То есть какие неблагодарные оказались. Старейший член парткома, боевой летчик, Марк Галлай сокрушался и все повторял:
- Мы вас так любим! Но зачем же это вам, а?
- Не себе вёз, просили.
- Кто? – сурово вопросил представитель.
- Так, молодёжь, знакомые.
Началось обсуждение. Выступления были однотипны. Да, нехорошо (следующий: очень нехорошо!), у нас не загнивающий капитализм, но проступившийся – наш товарищ, фронтовик, поэт – песенник, с ним такое впервые, больше не повторится, мы в этом уверены, мы не можем потерять своего соратника, и всё такое соответственное.
Вообще, у меня к поэту была и своя претензия. В одном из романов он написал такую фразу: «Плоское лицо тупого вятича». Именно вятичем я и являлся, а со мною и все миллионы наследников этого древне-русского племени. Я возмущался, но среди своих, а тут мне его было жалко, хотелось поскорее закончить это мучительное для всех заседание. Вот сейчас пишу, и стало вдруг совсем неинтересно. Зачем? Тем более теперь, когда всё так давно было. Бог ему судья.
Окуджаве помогло как раз обсуждение Солоухина. Как известно, Солоухину закатили строгий выговор с занесением в учетную карточку. Но не исключили же. И этот довод убедил, кажется, представителя райкома, когда мы оговаривали степень взыскания. Уже без Окуджавы. Его просили выйти в коридор, и он там сидел, ожидая решения. Члены парткома были далеко не дети, понимали, что публикация смелого, честного рассказа о похоронах матери, когда сельский священник чуть ли не тайком отпевает великую труженицу, православную женщину и провоз порнографии – две большие разницы, всё-таки ограничились тоже строгачом, тоже с занесением.

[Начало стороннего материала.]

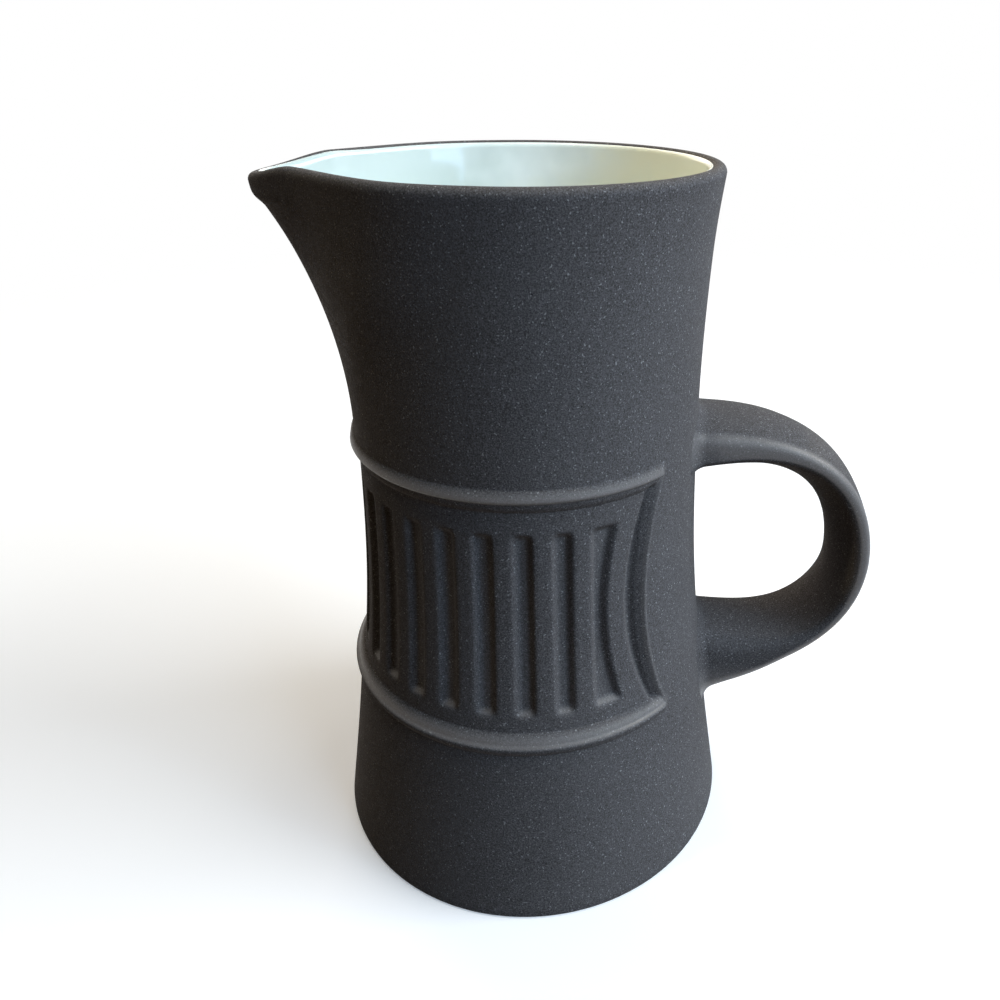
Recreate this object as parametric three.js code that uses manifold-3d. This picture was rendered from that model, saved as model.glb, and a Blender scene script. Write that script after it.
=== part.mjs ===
// A tall cream jug in dark matt stoneware, made as three pieces: the body with its pinched spout,
// the strap handle luted on opposite the spout, and the pale glaze that lines the inside.
// A band between two raised rings holds upright flutes and wraps round under the spout.
// Millimetres, Z up, standing on the XY plane with the handle towards +X.
import * as THREE from "three";
import { mergeVertices } from "three/addons/utils/BufferGeometryUtils.js";
import Module from "manifold-3d";

// Height of the rim above the table, and the outside radius of the wall on its way up.
const HEIGHT = 140;
const FOOT_RADIUS = 42.7;
const LOWER_HEIGHT = 30;
const LOWER_RADIUS = 38.3;
const MIDDLE_HEIGHT = 62;
const MIDDLE_RADIUS = 34.9;
const WAIST_HEIGHT = 96;
const WAIST_RADIUS = 34;
const NECK_BELOW_RIM = 16;
const NECK_RADIUS = 34.9;
const RIM_RADIUS = 36.6;

// Thickness of the clay, the turned foot ring and the inside of the base.
const WALL = 2.8;
const BASE_THICKNESS = 4;
const FOOT_RECESS = 1.2;
const FOOT_RING_WIDTH = 5;
const FOOT_EDGE = 0.6;
const INNER_CORNER = 9;

// The spout: how far its keel runs down and out, how wide it opens and how much its tip dips.
const SPOUT_DEPTH = 66;
const SPOUT_THROW = 13.1;
const SPOUT_SWEEP = 2.7;
const SPOUT_ROOT_ANGLE = 23;
const SPOUT_LIP_ANGLE = 29.6;
const SPOUT_TIP_ROUNDING = 8;
const SPOUT_FOLD = 6;
const SPOUT_DIP = 2.3;
const SPOUT_DIP_ANGLE = 20;

// The raised rings, and the slightly sunk band between them with its bowed ends.
const LOWER_RING_HEIGHT = 39.1;
const UPPER_RING_HEIGHT = 88.5;
const RING_HALF_WIDTH = 1.85;
const LOWER_RING_PROUD = 1.3;
const UPPER_RING_PROUD = 0.95;
const RING_TIP_SCALE = 0.5;
const BAND_SUNK = 0.6;
const BAND_END_ANGLE = 51.3;
const BAND_END_BOW = 7.5;
const END_BEAD_HALF_WIDTH = 0.8;
const END_BEAD_PROUD = 0.5;
const BEAD_BITE = 2;

// The flutes pressed into the band.
const FLUTE_PITCH = 12;
const FLUTE_WIDTH = 4.4;
const FLUTE_DEPTH = 1.15;
const FLUTE_FLANK = 1.45;
const FLUTE_WIDEST_FLANK = 0.4;
const FLUTE_SHOULDER = 0.85;
const FLUTE_RUN_OUT = 1.6;
const FLUTE_ABOVE_RING = 5.1;
const FLUTE_BELOW_RING = 6.4;
const END_FLUTE_WIDTH = 3.6;
const END_FLUTE_TAPER = 0.55;
const END_RIB_WIDTH = 2.8;
const NARROWEST_LAST_FLUTE = 0.7;

// The strap handle: the heights of its roots and of its farthest point, and how far its curves
// run on straight from each of them before they turn.
const HANDLE_TOP_HEIGHT = 86.2;
const HANDLE_TOP_RISE = 4.6;
const HANDLE_BOW_HEIGHT = 59.8;
const HANDLE_FOOT_HEIGHT = 34.4;
const HANDLE_REACH = 69.5;
const HANDLE_TOP_RUN = 35;
const HANDLE_BOW_RISE = 8;
const HANDLE_BOW_DROP = 11;
const HANDLE_FOOT_RUN = 28;
const STRAP_ROOT_BITE = 3;

// The strap's section, each size given where the strap leaves the wall above, at the upper bend,
// at the bow, at the lower bend and where it meets the wall again: its width, the thickness of
// its edges, and how far its outside is crowned and its inside bellied between them.
const STRAP_WIDTHS = [21.7, 20.2, 19.4, 19, 18.8];
const STRAP_EDGES = [6.2, 2.6, 2.45, 2.7, 12.6];
const STRAP_CROWNS = [0.5, 1.8, 0.2, 0.3, 1];
const STRAP_BELLIES = [0.9, 4.1, 4.1, 2, 0.2];
const STRAP_CORNER = 1.1;
const STRAP_FILLET = 2.2;

// The glaze inside: its thickness, how far it climbs round the lip, and the fit between pieces.
const GLAZE = 0.5;
const GLAZE_LIP_ANGLE = 36;
const SEAT_GAP = 0.3;

// How finely the curved surfaces are divided.
const OUTLINE_STEPS = 240;
const WALL_ROWS = 12;
const INNER_ROWS = 9;
const LIP_STEPS = 4;
const CORNER_STEPS = 3;
const WIDE_STEP = 7.5;
const SPOUT_STEP = 3.6;
const CROWDING = 1.3;
const KEEL_CROWDING = 1.15;
const FLUTE_ROWS = 4;
const BAND_ROWS = 5;
const RING_STEP = 7.5;
const BEAD_ROWS = 10;
const BEAD_ARC_STEPS = 4;
const BEAD_FOOT_ANGLE = 12;
const STRAP_STATIONS = 46;
const STRAP_END_CROWDING = 0.6;
const STRAP_CORNER_STEPS = 2;
const STRAP_INSIDE_STEPS = 4;
const STRAP_OUTSIDE_STEPS = 2;
const GLAZE_LIP_STEPS = 2;
const CUTTER_CLEARANCE = 2.5;
const FARTHEST_SWING = 150;
const PROBE = 0.25;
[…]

- Эх вы, - смеялся потом Солоухин, - что ж вы меня не исключили? Дали бы мне Нобеля.
Выпало из бумаг
В завалах записей, которые уже безполезно разбирать, всё же встречаются иногда какие-то листочки, которые немного жалко. Вот этот листок, совсем истёртый. Он – один из нескольких, которые исписал большим белым стихом об ораторах перестройки. Помню позыв к этому стиху – по телевизору настойчиво показывали «Броненосец «Потемкин», который, как представили в начале, «является лучшим фильмом всех времён и народов». Прямо Сталин какой-то киношный. Фильм, конечно, более, чем простенький, заказной, лизоблюдский перед большевиками. Ну, лестница, ну, коляска. Но читать титры интересно. Матрос говорит священнику: «Отойди, халдей». Далее омерзительный кадр – православный крест именно книзу головой втыкается в палубу. Но некоторые титры насмешили. Цитирую: «Охрипшие от непрерывных речей глотки дышат трудно и прерывисто». Я без сожаления переключился на другие телеканалы. И на всех были такие же революционные глотки. Особенно надрывались и учили нас жить приехавшие миссионеры. Ради улыбки я тут же и написал стих «Охрипшие глотки». Жаль только, сохранился один еле читаемый (вытертый карандаш) отрывок – листочек.
Охрипшие глотки
… Все по кругу кричат – выражаются,
Обсуждают, склоняют Россиюшку.
И кричат тут писцы израИльские.
К ним пристали, примкнули, примазались
Удалые спецы словоблудия,
Докторанты школ демагогии, и схоластики, и софистики,
Ай, велики мужи болтологии.
Ай, любители все словопрениев.
Хлебом их не корми, дай трибунничать,
Дай ты им дураков околпачивать,
На критическом вече покрикивать,
И барыш на сем крике наращивать.
Вот зачали зомбировать зрителей
Языков своих долгодлинием,
Да заморских мозгов производствием.
Что ни брякнут, всё им мы не по сердцу,
Что ни сбрешут – всё против России то.
Прибежали хохлы им подвякивать,
Приезжали поляки подвизгивать,
Расплодилась кругом мериканщина.
Очень ей по нутру задолизие,
Да вдобавок и недра российские,
Да в придачу мозги наши русские…
Не поэзия, конечно. Но насчёт правды жизни всё верно. Уж очень тогда, в конце 80-х, начале 90-х навалились на нас общемировые ценности. А по мне, где общемировое, там и масонское, а где гуманитарное, там нравственный фашизм. Это же всё без Бога, а, значит, безчеловечно.
Одно спасительно: навалившись в конце восьмидесятых, в девяностые, они вскоре и выдохлись, и устали. А скорее всего то, что их перестали слушать, и вся болтовня их пошла на ветер. «Эхо Москвы» надрывается, держит какую-то свою публику, но ведь это тоже шелуха.
***
Как-то остро вдруг вспомнились писательские Дома творчества, в которых был счастлив тем, что работал. Пицунда, Ялта, Малеевка, Голицыно, Дубулты. Уже и не побывать в них, всё продано, разворовано, да и не надо, развалины прошлого не вдохновят.
Ялта была первым Домом творчества, писал «Живую воду» в 72-м, заканчивал в Малеевке в 74-м. В конце 80-х летел из-за границы, Москва была задымлена, не принимала. Взлетали, садились. Посадили в Симферополе, повезли ночевать в Ялту. У меня уже и копейки не оставалось, и я решил добежать до Дома творчества, уверенный в том, что всё равно есть же там кто-то знакомый. Был. Один. Он накинулся на меня, обнимал, тискал, дышал и просил хотя бы на бутылку.